Vue partielle du quartier Dieupeul, à Dakar. CP: Barack Nyare Mba |
Dieupeul ? C’est
un petit quartier populaire de l’arrondissement de Grand Dakar, Situé dans le
centre-sud de la capitale sénégalaise. Construit à l’origine par la SICAP (Société
Immobilière du Cap-Vert) dans le style des cités pour cadres moyens, avec ces
grandes et larges maisons basses, derrière leurs longues barrières collées les
unes aux autres, le quartier prend peu à peu, au fil des années qui passent, l’aspect
de la majorité des quartiers populaires de Dakar : un mélange hétéroclite
(aussi bien dans les dimensions que dans l’esthétique) de nouveaux immeubles
aux couleurs et aux finitions les plus étranges ! Heureusement qu’il reste,
de ça de là, quelques pâtés de maisons qui reflètent encore son aspect originel :
des ruelles exemptes de toutes activité commerciale (salons de coiffures, mini-restaurants
et autres boutiques de vêtements pour femmes, et/ou hommes) et bordées de part
et d’autres d’arbres fruitiers aux feuillages touffus, qui cachent aux yeux du
visiteurs le décor intérieur. A chaque fois que je m’y promène, j’ai le sentiment
de me trouver quelque part à la Cité de la Caisse, ce petit quartier de
Libreville, perché sur le flanc d’une haute colline, qui, il y a une dizaine d’années,
pouvait encore se vanté d’avoir gardé ce paisible charme typique des
agglomérations construites un peu partout dans le monde, pour une certaine
catégorie de la population active (une entreprise privée, une société public,
un corps administratif, etc.)
Mais revenons à
Dieupeul. J’y habitais encore il y a sept mois, et ce, depuis deux ans déjà. Juste
avant, j’avais vécu dans le bruit incessant qui règne au quartier Médina, une
ville dans la ville, périphérique au centre névralgique de Dakar, avec tous ces
restaurants libanais, turcs, et je ne sais de quel autre pays proche du
Moyen-Orient. Sans compter les innombrables boutiques de vêtements de toutes
sortes, pour toutes générations et tous les âges, qui donnent l’impression de
vivre à l’intérieur du marché Tilène qu’il abrite. Et sans oublié le
sempiternel marché du Mercredi, avec sa horde de vendeurs de froufrous à la
sauvette ou à l’étalage, et l’incroyable nuée de femmes qu’il attire ! Ce
fut donc pour moi comme une libération de me retrouver dans cet endroit encore
assez calme et paisible, comme lorsque j’étais parti de « Derrière la
Prison » pour le quartier « Nouvelle Cité », il y a une
quinzaine d’années, à Libreville.
Libreville ? C’est
de là que je viens. Une capitale jeune et en plein changement incessant, un peu
comme Dakar. « Derrière la Prison » ? C’est le quartier dont j’y
suis issu, et où j’ai passé la quasi-totalité de mon enfance et de ma jeunesse.

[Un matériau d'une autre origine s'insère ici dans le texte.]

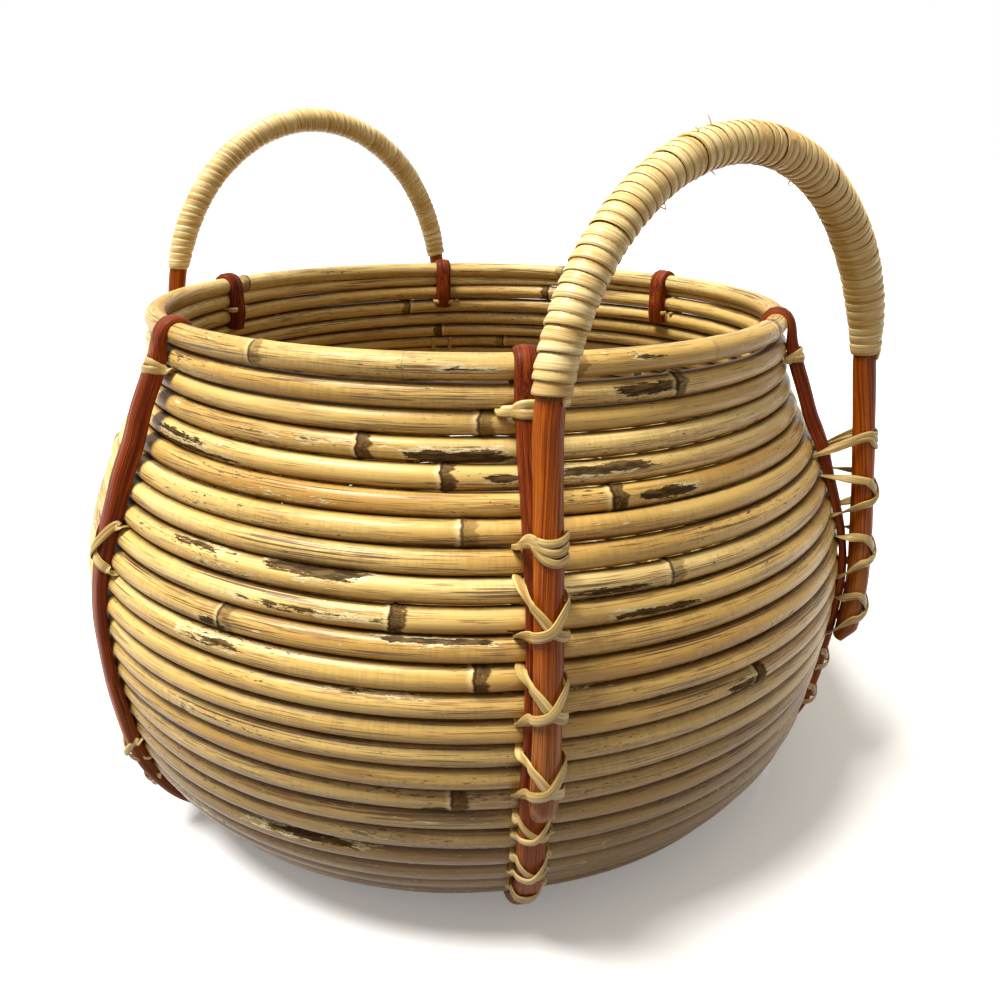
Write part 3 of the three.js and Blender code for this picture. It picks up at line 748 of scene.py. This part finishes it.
def coilPath(fromTurn, toTurn, ease):
    seeds = coil["seeds"]
    plain = np.arange(fromTurn, toTurn, 1 / coil["stepsPerTurn"])
    close = np.concatenate([turn + coil["ringSteps"] / (full * coil["ringRadius"]) for turn in ringTurns])
    close = close[(close > fromTurn) & (close < toTurn)]
    turns = np.unique(np.concatenate([plain, close, [fromTurn, toTurn]]))
    turns = turns[np.concatenate([[True], np.diff(turns) > coil["leastStep"]])]
    turns[-1] = toTurn
    # the thinned first end lies in the wedge between the rim and the row below it
    nextRow = rowDistance(turns + 1) - wall["pole"]
    settled = ramp(turns, coil["thinFrom"], coil["thinOver"])
    wedge = (wall["rimPole"] + nextRow) / 2
    distance = wedge + (rowDistance(turns) + ease - wedge) * settled
    inward = wall["inset"] + wall["play"] * wobble(turns, seeds["inset"], 0.8, 9)
    sink = wall["sag"] * wobble(turns, seeds["sink"], 0.7, 7)
    calm = ramp(distance, coil["calmFrom"], coil["calmOver"])
    section, normal = sectionAt(distance + sink * calm, -inward * calm)
    azimuth = wall["topEnd"] + 360 * turns
    run, rings = runOf(turns), runOf(ringTurns)
    free = np.minimum(distance - wall["rimPole"], nextRow - distance + 9 * settled) + coil["nip"]
    packed = 1 + coil["packed"] * ramp(turns, coil["packedFrom"], coil["packedOver"])
    radius = poleRadius(run, rings, wall["pole"], seeds["radius"]) * packed
    radius = np.minimum(radius, np.maximum(free, coil["leastRadius"]))
    wide = radius * (1 + coil["flat"] * wobble(turns, seeds["flat"], 2, 14))
    points, facing = around(azimuth, *section.T), around(azimuth, *normal.T)
    return canePath(points, facing, wide, radius, run, joint=jointSpan(run, rings))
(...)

Rien qu’en entendant le nom, vous hésitez déjà à y mettre les pieds !
Situé dans le premier arrondissement de la capitale gabonaise, c’est un de ses
bidonvilles. Des maisons modestes, souvent en planches rongées par les mites et
les termites, séparées les unes des autres, par ci, par des pistes en terre
jaune qui vous donnent l’impression d’être au village, par là, par des étendues
de hautes herbes noyées dans des marécages. Les habitations y sont construites de
manière anarchique, sans aucun plan d’urbanisation, ni même l’avale du
Cadastre. Les populations qui y vivent viennent de tous les recoins du pays. Aucune
n’est originaire de cette partie de l’Estuaire du pays. Ce sont souvent des
familles, pauvres pour la plupart, qui sont venus s’y installer pour tenter l’aventure
de la capitale. Entre les peuples de l’ethnie Punu et ceux du groupe Fang, qui
sont les deux majoritaires, la cohésion est maintenue, malgré les clivages ancestraux.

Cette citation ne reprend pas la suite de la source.